Since launching this blog a year ago I have spent a lot of time covering the cycles of American politics. I have described past cycles, shown where we are relative to those cycles, and created some fun games.
I explained how the Nixon political thesis under which we have all operated since 1968 -- a set of myths and values meant to sustain power -- are becoming obsolete by new issues it wasn't crafted to deal with. And I described how a new thesis, one based on Internet or Open Source values, is rising to meet these challenges.
There is a book in this, and if anyone wants to buy it I'll write it. But rather than continue hammering something few are reading I have decided to focus on the heart of the new crisis now enveloping us, the crisis which the Internet Thesis I have written about is meant to address.
This is The War Against Oil.
(The illustration is from the Schatz Energy Research Center at the University of Humboldt in California.)
The war against oil is the first step in the larger struggle to save the planet, described so admirably by the movie An Inconvenient Truth.
The War Against Oil will take place on many levels, all of which I hope to cover intensively.

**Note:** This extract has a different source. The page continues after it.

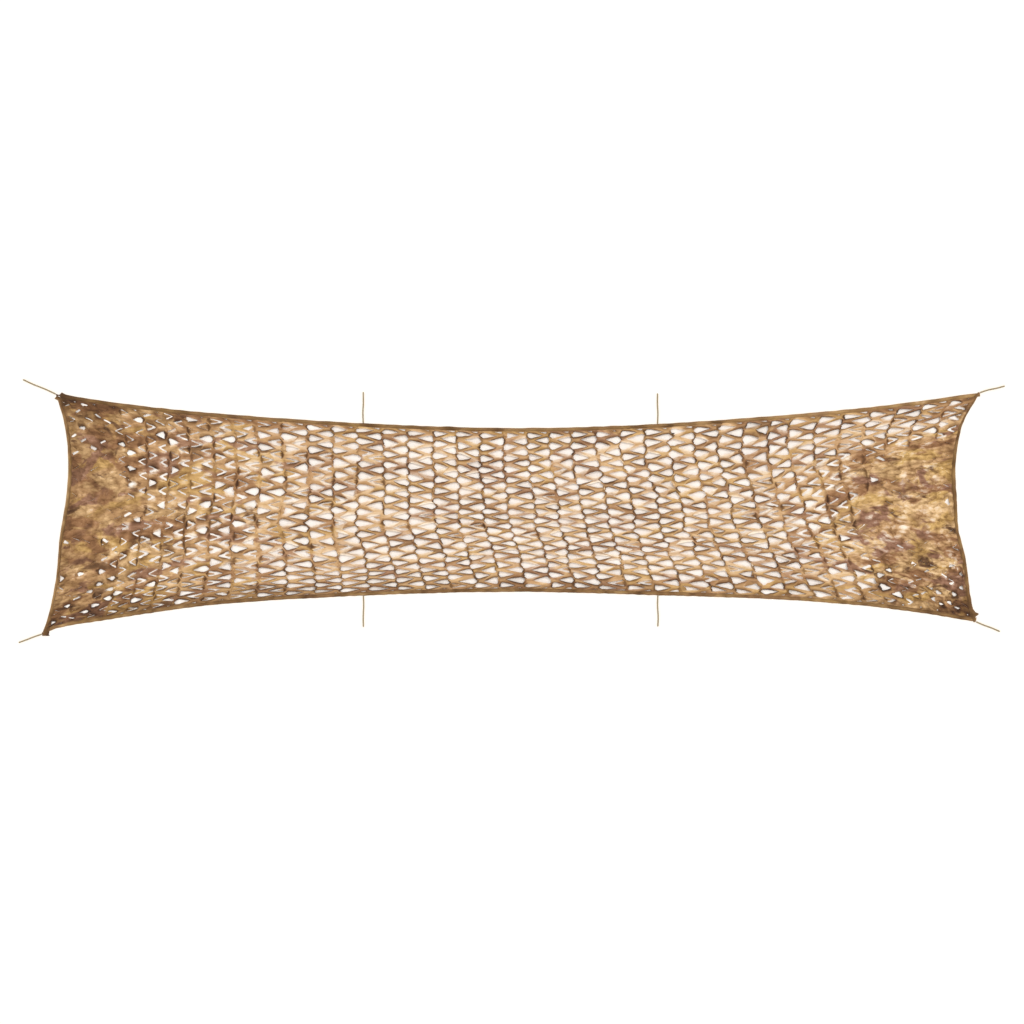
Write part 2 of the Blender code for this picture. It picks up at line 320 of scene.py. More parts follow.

There is the political dimension, the foreign policy dimension, the economic dimension, the technology dimension and the investment dimension.
There are false hopes, like biodiesel, which replaces oil but not the hydrocarbon process that drives global warming, or uranium, which carries its own environmental price. Both have extensive lobbies, as do advocates of coal, which means more American energy production but no help on the underlying problem.
What will be most difficult to find, I think, are true replacements. The most important is the hydrogen cycle. We know how this cycle works. Electrolysis uses electricity to separate oxygen from hydrogen in water. The hydrogen can then be combined with oxygen, producing power and water as a byproduct. This is how rockets work but under controlled conditions cars can run on the same principle.
The problem lies in creating the hydrogen. Energy must be fed into the system, but this energy can't come from hydrocarbons or there is no gain. Worse (in a way) is the fact that you're looking to produce electricity in order to drive the process, and if you've got electricity already why now just use it?
Scientists and engineers are working on just these problems, and are going to create answers that entrepreneurs will want to offer to investors, and to the government. An open process can assure that as few people as possible get taken in. A closed proprietary process will slow progress and lead to more rip-offs.
It's a huge story, one I feel will be worth my time to cover and your time to read. I hope you enjoy the ride.